None of this requires a system to be conscious, or self-aware. None of this requires a system to be “bad.” None of this requires a system to be actively hostile to humanity. It’s just the sort of thing that efficient, complex, action-taking processes start doing, once they become sufficiently sophisticated and can model possible futures in enough detail.

(After all, from a certain perspective, the whole game is “laying out all of the various possible futures based on all of the different possible combinations of actions that all of the relevant players can take, and then aiming for the best ones.” A superintelligent system is not going to fall prey to failure modes that an everyday human psychopath can easily spot and avoid.)

This is my answer to the common objection “But we’ll just program them to obey humans.” Not only can we not actually program anything, but even if we could program them to obey humans in some sense, it’s not clear that this would actually leave us in control. A sufficiently clever system will merely elicit the orders it wants to be given.

8. Artificial systems are not really known for doing things halfway.

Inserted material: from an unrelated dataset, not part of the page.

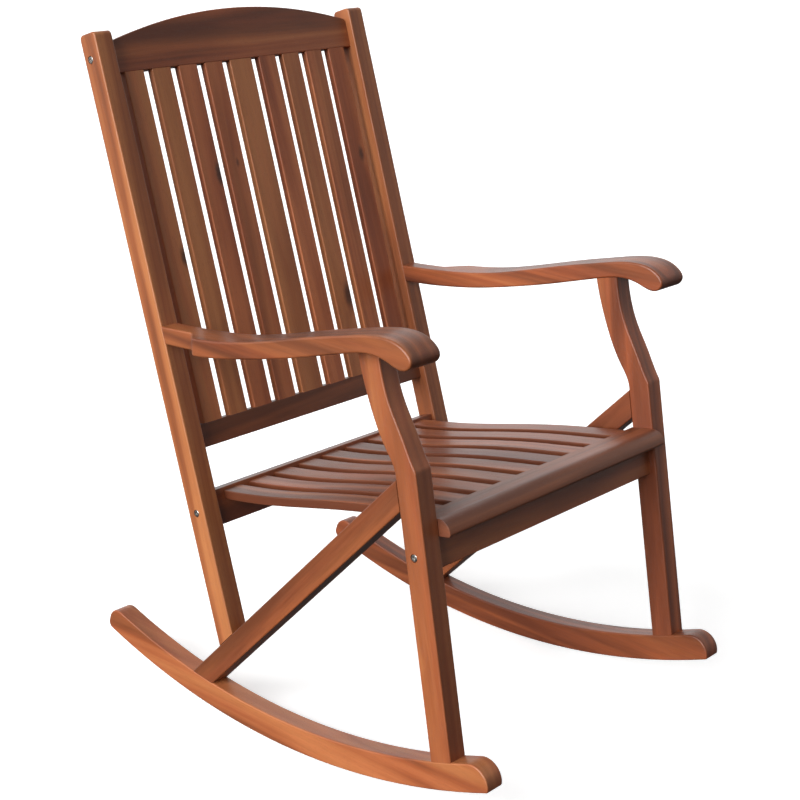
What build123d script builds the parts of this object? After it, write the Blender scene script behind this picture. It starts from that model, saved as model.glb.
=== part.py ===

If you give a human a task that involves an endless loop, they will give up pretty quickly, and go do something else. Humans tend to do the bare minimum, whatever hits the threshold of good enough. We’re messy and lazy and we conserve energy by default (in part because energy was scarce in our ancestral environment and efficient organisms did better than profligate ones).

If you give a computer a task that involves an endless loop, it will just keep cycling through it until it runs out of power or something physically breaks (unless somebody programmed in some other watchdog subroutine that will notice an endless loop, and terminate it). Computers are mechanical, deterministic processes. They just…do. They do, and they keep on doing.

Because modern AIs are more evolved than designed, they have a lot in common with other evolved systems, like humans. It’s not straightforwardly clear that a superintelligence would relentlessly optimize for its goals and values, as opposed to knowing when to say “enough is enough.”

But we don’t know how to tell a system to be a satisficer rather than an optimizer. We know how to train it to exhibit satisficing behavior in certain domains, but see section 6; the fact that a system satisfices under certain constraints doesn’t mean that it fundamentally is a satisficer, at its core (as opposed to e.g. extremely perfectionistically crafting the appearance of being a satisficer, down to the quadrillionth decimal place).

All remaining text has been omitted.